■ WORK TO BE COMPLETED ■
Repeat every line, exactly, from the very first through the one where "corner_radius = 1.6; // [0.8:0.1:4]" appears. Add nothing else.

■ DATASET CONTENT ■
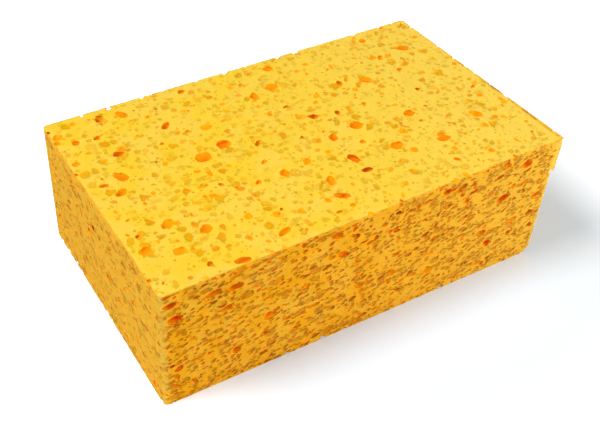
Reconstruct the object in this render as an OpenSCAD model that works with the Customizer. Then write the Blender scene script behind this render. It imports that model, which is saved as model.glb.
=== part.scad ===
// Cleaning sponge: a block of cut cellulose foam, full of pores that are wide and low.
// It lies on its large face, with its length along X and the origin under its middle.

/* [Block] */
// Length of the block, from the left-hand end to the tip of the torn lip
block_length = 150; // [110:1:190]
// Width of the block, front to back
block_width = 90; // [65:1:120]
// Thickness at the left-hand end
left_thickness = 47; // [30:0.5:65]
// Thickness at the right-hand end
right_thickness = 51.5; // [30:0.5:65]
// Radius of the upright corners, where the soft foam gave under the knife
corner_radius = 1.6; // [0.8:0.1:4]

/* [Torn end] */
// How far the torn lip stands proud at the front right-hand corner
lip_reach = 1.5; // [0.5:0.1:4]
// How far the lip runs down from the top
lip_height = 14; // [6:0.5:22]
// Size of the bottom edge torn away along the right-hand end
torn_edge = 2.5; // [1:0.1:6]

/* [Pores] */
// Width of the smallest pore
pore_width_min = 2.2; // [1.8:0.1:3]
// Width of the largest of the scattered pores
pore_width_max = 5.8; // [3.5:0.1:6.2]
// Height of a pore as a share of its width
pore_flatness = 0.5; // [0.35:0.05:0.7]
// Spacing of the scattered pores along and across the block
pore_spacing = 10.2; // [8:0.2:16]
// Spacing of the scattered pores up the sides
pore_rise = 7; // [5.4:0.2:10]
// How far a pore leans on average, rising towards the right-hand end
pore_lean = 12; // [0:1:20]
// How much the lean differs from pore to pore
lean_spread = 16; // [0:1:24]
// How strongly small pores outnumber wide ones
small_bias = 2.2; // [1:0.1:4]
// Least foam between a placed pore and the scattered ones
pore_wall = 0.6; // [0.4:0.1:2]
// Number that picks the pattern of the scattered pores
pore_seed = 7; // [1:1:99]

/* [Hidden] */

// The most open pores on the top: [share of the length, share of the width, pore width]
top_pores = [
    [-0.47, -0.29, 4.4], [-0.42, 0.09, 5.8], [-0.44, 0.01, 4.6], [-0.24, 0.05, 5.8],
    [-0.33, 0.43, 5.4], [-0.34, -0.29, 4.4], [-0.40, -0.21, 4.8], [0.15, -0.23, 5.2],
    [0.26, -0.28, 5.6], [-0.05, -0.37, 5.6], [-0.21, -0.43, 5.2], [-0.32, -0.49, 5.6],
];
// The most open pores on the front: [share of the length, share of the thickness, pore width]
front_pores = [
    [-0.48, 0.90, 5.6], [-0.47, 0.77, 5.8], [-0.39, 0.86, 5.8], [-0.34, 0.84, 5.6],
    [-0.15, 0.38, 4.6], [-0.27, 0.31, 5.0], [-0.36, 0.69, 5.0], [0.35, 0.66, 6.2],
    [0.31, 0.40, 5.0], [0.46, 0.56, 5.2], [0.40, 0.89, 5.0], [-0.19, 0.96, 4.4],
];
// How deep the middle of a pore lies under the face it opens on, as a share of its size
placed_depth = 0.1;
shallowest = -0.1;
deepest = 0.4;
// Random numbers that each scattered pore takes
draws = 5;
// What each pair of opposite faces adds to pore_seed
side_seed = 4;
end_seed = 8;

left_end = -block_length / 2;
right_end = block_length / 2 - lip_reach;
front = -block_width / 2;
back = block_width / 2;
slack = 10;
smooth = 64;

function thickness_at(x) =
    left_thickness + (right_thickness - left_thickness) * (x - left_end) / block_length;

// One pore in each cell of a grid over a face, moved about in its cell as far as its size lets it.
// tall is the pore's size up the grid as a share of its width.
// Each row is [place along, place up, width, depth as a share of the pore's size, lean].
function scatter(along, up, step_up, tall, seed) =
    let (columns = floor(along / pore_spacing), rows = floor(up / step_up),
         cell = [along / columns, up / rows],
         draw = rands(0, 1, draws * columns * rows, seed))
    [for (i = [0 : columns - 1], j = [0 : rows - 1])
        let (n = draws * (i + columns * j),
             width = pore_width_min + (pore_width_max - pore_width_min) * pow(draw[n], small_bias))
        [(i + 0.5) * cell.x + (draw[n + 1] - 0.5) * (cell.x - width),
         (j + 0.5) * cell.y + (draw[n + 2] - 0.5) * (cell.y - width * tall),
         width, shallowest + (deepest - shallowest) * draw[n + 3],
         pore_lean + (draw[n + 4] - 0.5) * lean_spread]];

// Every pore is [x, y, z, width, lean], for the middle of the pore
placed_pores = concat(
    [for (p = top_pores)
        let (x = p[0] * block_length)
        [x, p[1] * block_width, thickness_at(x) - placed_depth * p[2] * pore_flatness, p[2],
         pore_lean]],
    [for (p = front_pores)
        let (x = p[0] * block_length)
        [x, front + placed_depth * p[2], p[1] * thickness_at(x), p[2], pore_lean]]);

top_and_bottom = [for (top = [0, 1],
                       p = scatter(block_length, block_width, pore_spacing, 1, pore_seed + top))
    let (x = left_end + p[0], under = p[3] * p[2] * pore_flatness)
    [x, front + p[1], top == 1 ? thickness_at(x) - under : under, p[2], p[4]]];

front_and_back = [for (side = [-1, 1],
                       p = scatter(block_length, left_thickness, pore_rise, pore_flatness,
                                   pore_seed + side_seed + side))
    let (x = left_end + p[0])
    [x, side * (back - p[3] * p[2]), p[1] * thickness_at(x) / left_thickness, p[2], p[4]]];

both_ends = [for (end = [left_end, right_end],
                  p = scatter(block_width, thickness_at(end), pore_rise, pore_flatness,
                              pore_seed + end_seed + sign(end)))
    [end - sign(end) * p[3] * p[2], front + p[0], p[1], p[2], p[4]]];

function foam_between(a, b) = norm([a.x - b.x, a.y - b.y, a.z - b.z]) - (a[3] + b[3]) / 2;
function clear_of_placed(p) = min([for (q = placed_pores) foam_between(p, q)]) > pore_wall;

pores = concat(placed_pores,
    [for (p = concat(top_and_bottom, front_and_back, both_ends)) if (clear_of_placed(p)) p]);

// A pore is a lens: what two large balls, one above the other, have in common
module pore(width) {
    height = width * pore_flatness;
    ball = (width * width + height * height) / (4 * height);
    intersection() {
        translate([0, 0, ball - height / 2]) sphere(r = ball, $fn = smooth);
        translate([0, 0, height / 2 - ball]) sphere(r = ball, $fn = smooth);
    }
}

// What the rounding takes off a square corner
module corner_notch() {
    difference() {
        square(corner_radius);
        circle(r = corner_radius, $fn = smooth);
    }
}

// Outline from above, with the front right-hand corner drawn out by reach and left sharp
module outline(reach) {
    difference() {
        polygon([[left_end, front], [right_end + reach, front], [right_end, back], [left_end, back]]);
        for (corner = [[left_end, front, 180], [left_end, back, 90], [right_end, back, 0]])
            translate([corner.x - sign(corner.x) * corner_radius,
                       corner.y - sign(corner.y) * corner_radius])
                rotate(corner.z)
                    corner_notch();
    }
}

// Outline from the front: a flat base, a sloping top and the torn bottom edge on the right
module side_profile() {
    polygon([[left_end - slack, 0], [right_end - torn_edge, 0],
             [right_end + slack, torn_edge + slack],
             [right_end + slack, thickness_at(right_end + slack)],
             [left_end - slack, thickness_at(left_end - slack)]]);
}

module block() {
    tall = left_thickness + right_thickness;
    intersection() {
        union() {
            linear_extrude(tall) outline(0);
            translate([0, 0, right_thickness - lip_height])
                linear_extrude(tall) outline(lip_reach);
        }
        translate([0, block_width, 0])
            rotate([90, 0, 0])
                linear_extrude(2 * block_width) side_profile();
    }
}

module sponge() {
    color("gold")
        difference() {
            block();
            for (p = pores) translate([p.x, p.y, p.z]) rotate([0, -p[4], 0]) pore(p[3]);
        }
}

sponge();
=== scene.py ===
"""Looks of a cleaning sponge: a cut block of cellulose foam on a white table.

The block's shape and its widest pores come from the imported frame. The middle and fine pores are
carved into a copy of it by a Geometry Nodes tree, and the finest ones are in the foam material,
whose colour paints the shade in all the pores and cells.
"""

import math

import bmesh
import bpy
import numpy as np
from mathutils import Matrix, Vector


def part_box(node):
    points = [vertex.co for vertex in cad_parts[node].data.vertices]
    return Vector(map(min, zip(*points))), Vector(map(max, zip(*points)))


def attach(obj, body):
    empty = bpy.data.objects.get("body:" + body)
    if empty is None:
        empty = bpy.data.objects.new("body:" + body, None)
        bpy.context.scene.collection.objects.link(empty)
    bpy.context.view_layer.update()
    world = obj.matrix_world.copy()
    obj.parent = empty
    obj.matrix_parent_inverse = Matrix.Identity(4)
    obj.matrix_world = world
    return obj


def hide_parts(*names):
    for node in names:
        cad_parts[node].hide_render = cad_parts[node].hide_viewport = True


bl_info = {
    "name": "Cleaning Sponge",
    "version": (1, 0, 0),
    "blender": (4, 5, 0),
    "location": "View3D > Sidebar > Sponge",
    "description": "Carves a block of open-celled cellulose foam and sets it on a white table",
    "category": "Object",
}

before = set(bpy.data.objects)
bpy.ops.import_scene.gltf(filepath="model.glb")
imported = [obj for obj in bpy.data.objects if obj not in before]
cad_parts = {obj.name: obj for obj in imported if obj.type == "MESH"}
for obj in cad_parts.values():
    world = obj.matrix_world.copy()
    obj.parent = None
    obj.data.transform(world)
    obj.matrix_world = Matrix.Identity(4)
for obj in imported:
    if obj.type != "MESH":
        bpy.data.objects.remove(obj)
bpy.context.view_layer.update()
LOW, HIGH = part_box("sponge")
MM = 0.001

# Measuring and building the block
TINY = 0.002 * MM  # points nearer than this are one point
SLACK = 0.02 * MM  # how far a point may lie from the face that it belongs to
QUARTER = math.radians(90)
CORNER_STEPS = 6  # facets of a rounded corner
FEWEST_POINTS = 8  # a hollow with fewer points inside the block isn't a pore
SHARP_ANGLE = math.radians(55)  # walls that meet at more than this keep a sharp edge
FLAT = 0.998  # how squarely a cut face looks along its axis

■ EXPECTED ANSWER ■
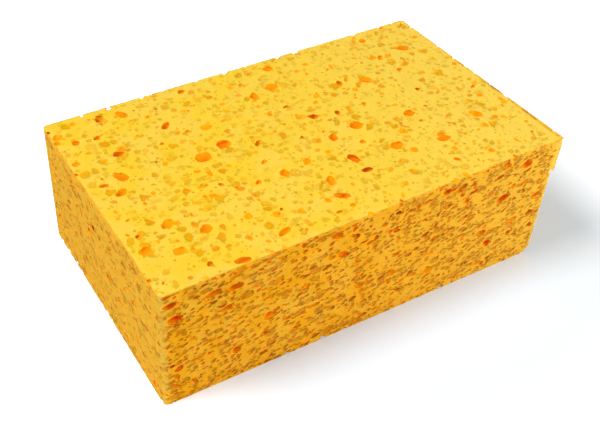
Reconstruct the object in this render as an OpenSCAD model that works with the Customizer. Then write the Blender scene script behind this render. It imports that model, which is saved as model.glb.
=== part.scad ===
// Cleaning sponge: a block of cut cellulose foam, full of pores that are wide and low.
// It lies on its large face, with its length along X and the origin under its middle.

/* [Block] */
// Length of the block, from the left-hand end to the tip of the torn lip
block_length = 150; // [110:1:190]
// Width of the block, front to back
block_width = 90; // [65:1:120]
// Thickness at the left-hand end
left_thickness = 47; // [30:0.5:65]
// Thickness at the right-hand end
right_thickness = 51.5; // [30:0.5:65]
// Radius of the upright corners, where the soft foam gave under the knife
corner_radius = 1.6; // [0.8:0.1:4]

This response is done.